Lego Removes Gender Bias From Toys

That may sound rather woke, but it's the result of an enlightening survey.

Lego commissioned the Geena Davis Institute on Gender in Media to survey 7,000 parents and children aged 6 to 14. As a result, the Danish toymaker (founded in 1932) will remove gender stereotypes from its products and to add suitable new ones to its range, such as female role models.


Researchers found that while girls were becoming more confident and keen to engage in a wide range of activities, the same was not true of boys.


The study showed that girls feel increasingly confident getting involved in all types of play but, perhaps surprisingly, it found they were often still hampered in life by gender bias from their own parents. Some 89 percent of polled mums and dads thought of engineers as being men rather than women, for example.


The survey revealed how boys face prejudice when they play with toys traditionally associated with the opposite sex. As many as 71 percent of boys compared to 42 percent of girls feared ridicule if they played with "the wrong toy."


“The benefits of creative play such as building confidence, creativity and communication skills are felt by all children and yet we still experience age-old stereotypes that label activities as only being suitable for one specific gender,” says Lego’s chief marketing officer, Julia Goldin.


In response to the survey, Lego launched its Ready for Girls campaign, which “celebrates girls who rebuild the world through creative problem solving”. The firm also announced that toys listed on its website will be categorised by theme and age – but not by gender.

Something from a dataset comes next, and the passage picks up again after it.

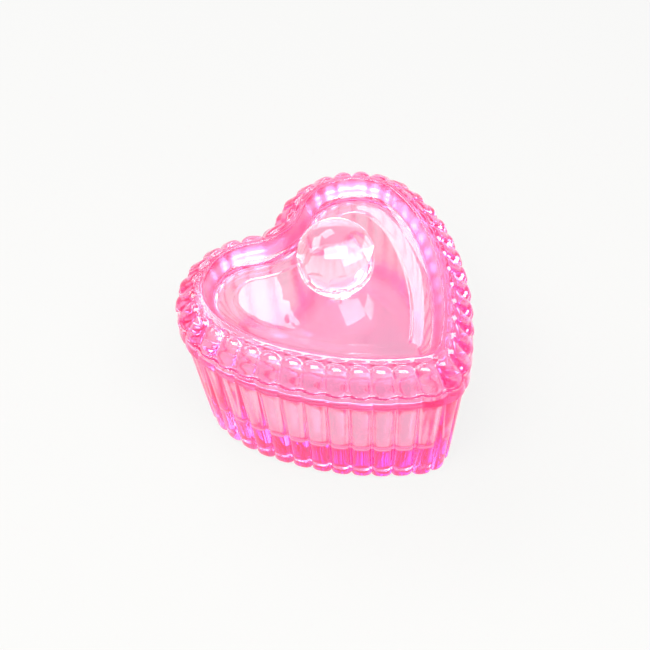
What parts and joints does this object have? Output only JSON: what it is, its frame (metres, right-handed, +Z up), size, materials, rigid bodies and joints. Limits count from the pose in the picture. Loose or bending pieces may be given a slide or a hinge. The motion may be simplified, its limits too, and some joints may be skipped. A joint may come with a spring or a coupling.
{
  "type": "heart-shaped trinket box",
  "caption": "Heart-shaped pressed-glass trinket box with reeded walls, a beaded lift-off lid with a sunken top, and a faceted clear ball knob.",
  "frame": {"origin": "middle of the box's footprint, on the face it stands on", "axes": "+Z up, the heart's tip towards -Y, its two lobes towards +Y"},
  "size_m": [0.0928, 0.0921, 0.0781],
  "materials": {
    "pink_glass": "fire-polished, clear",
    "clear_glass": "polished facets",
    "aged_cement": "clear, slightly yellowed"
  },
  "bodies": {
    "box": {"glass_box": "pink_glass"},
    "lid": {"glass_lid": "pink_glass", "crystal_knob": "clear_glass", "knob_cement": "aged_cement"}
  },
  "joints": [
    {"name": "lid_lift", "type": "slide", "parent": "box", "child": "lid", "axis": [0, 0, 1], "range_m": [0, 0.06]}
  ]
}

The Let Toys Be Toys campaign was launched in the UK to put pressure on children’s brands to reconsider their marketing messages and include both genders, so that no boy or girl thinks they are playing with “the wrong toy”.


“These insights emphasise just how ingrained gender biases are across the globe,” said Geena Davis, the Oscar-winning actor and activist who set up the institute in 2004 to combat negative gender stereotyping and foster inclusion.